▶ **Instruction**
Give again, word for word, each line from the top of the listing through the line that holds "const seatGap = 0.3;".

▶ **Data block**
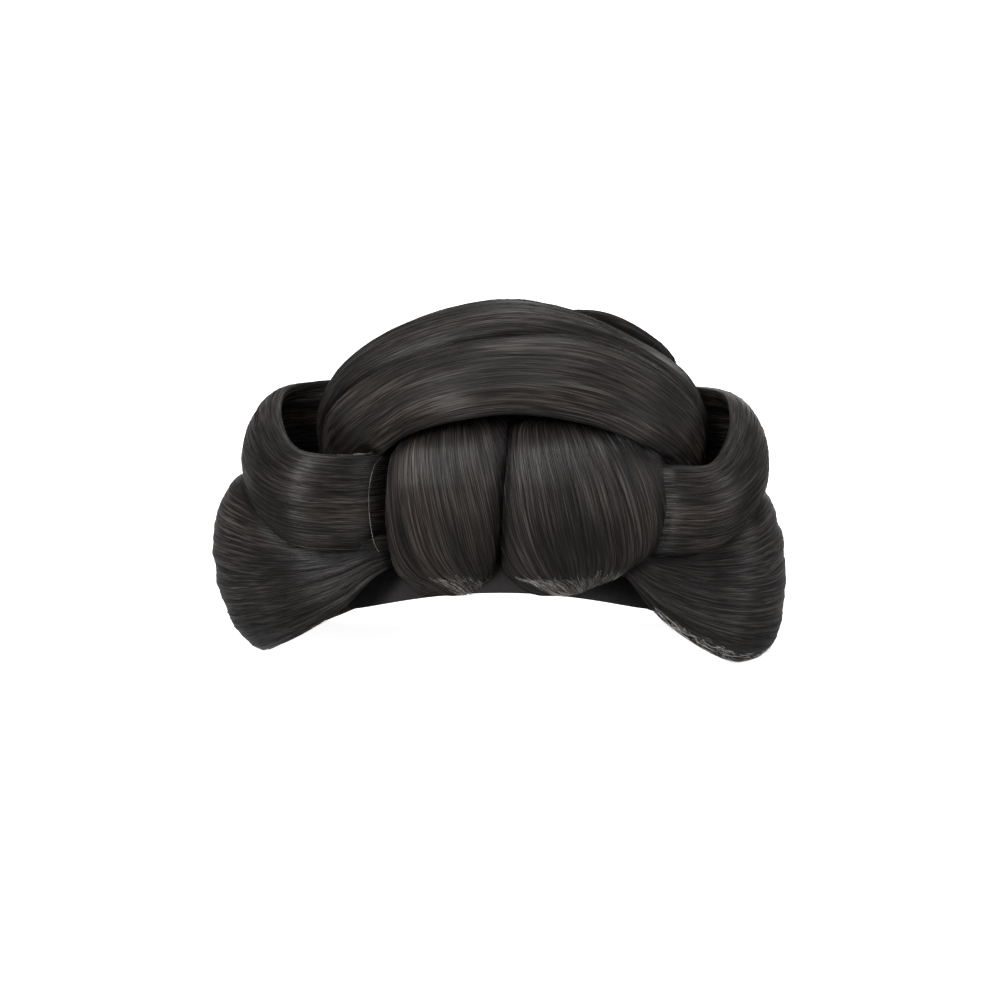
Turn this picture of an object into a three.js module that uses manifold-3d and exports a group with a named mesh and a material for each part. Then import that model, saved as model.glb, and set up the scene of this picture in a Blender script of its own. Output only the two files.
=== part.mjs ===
// A dressed hairpiece in the shape of a bow: two padded buns side by side, three rolls of hair that arch over
// them, a loop of hair and below it a fanned wing at either side, whose bands meet at the middle of the back,
// and the domed cap that all of them are sewn to, with one plain comb under it.
// Millimetres, +Z up, +X to the right seen from the front, +Y to the back. It stands on its wings and on the
// back of the cap, and the origin is on the table under the middle of the piece.
import * as THREE from "three";
import { mergeVertices } from "three/addons/utils/BufferGeometryUtils.js";
import Module from "manifold-3d";

const wasm = await Module();
wasm.setup();

// Clearance between two pieces that are sewn or pinned together
const seatGap = 0.3;

// The cap: the top of a hollow egg over the crown of the head. Its rim arches from side to side and falls
// a little from the front to the back.
const capHalfWidth = 71;
const capHalfDepth = 52;
const capHeight = 64.5;
const capWall = 3;
const capBack = 8;
const capFrontRim = 38;
const capRimRadius = 175;
const capRimFall = 7.5;

// The comb under the cap
const combWidth = 52;
const combToothPitch = 5.2;
const combToothThick = 1.8;
const combSpineThick = 3.2;
const combSpineLean = 10;
const combToothLean = 42;

// How far the buns and the rolls sit behind the middle of the loops
const headBack = 6;

// The two buns, either side of a parting that leans to the right
const partingFoot = -1.5;
const partingTop = 4;
const leftBunWidth = 50;
const rightBunWidth = 71;
const bunHeight = 75;
const bunDepth = 50;
const bunDrop = 1.5;

// The rolls, from the crest down to their feet in the loops
const crestX = 5.2;
const rollReach = 83.5;
const rollRise = 45;
const rollDepth = 44;
const frontRollSkew = 2.6;
const crownRollSkew = -1.5;
const backRollSkew = 3;
const frontRollThick = 17;
const crownRollThick = 20;
const backRollThick = 14;

// The padding that the crown roll is wound over: its half sizes, how far back its middle sits, and where its
// top comes in the rise of the rolls
const padHalfWidth = 58;
const padHalfDepth = 25;
const padHeight = 60;
const padBack = 21;
const padRise = 0.72;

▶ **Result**
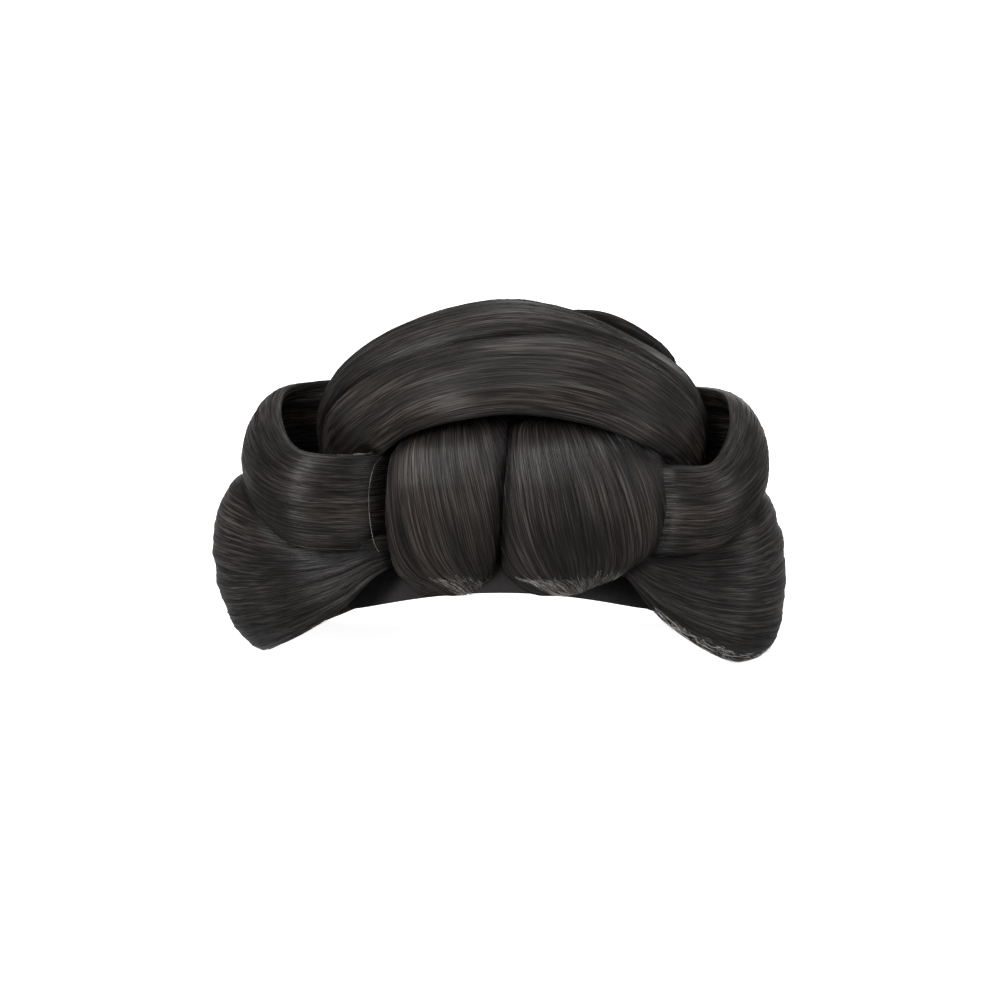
Turn this picture of an object into a three.js module that uses manifold-3d and exports a group with a named mesh and a material for each part. Then import that model, saved as model.glb, and set up the scene of this picture in a Blender script of its own. Output only the two files.
=== part.mjs ===
// A dressed hairpiece in the shape of a bow: two padded buns side by side, three rolls of hair that arch over
// them, a loop of hair and below it a fanned wing at either side, whose bands meet at the middle of the back,
// and the domed cap that all of them are sewn to, with one plain comb under it.
// Millimetres, +Z up, +X to the right seen from the front, +Y to the back. It stands on its wings and on the
// back of the cap, and the origin is on the table under the middle of the piece.
import * as THREE from "three";
import { mergeVertices } from "three/addons/utils/BufferGeometryUtils.js";
import Module from "manifold-3d";

const wasm = await Module();
wasm.setup();

// Clearance between two pieces that are sewn or pinned together
const seatGap = 0.3;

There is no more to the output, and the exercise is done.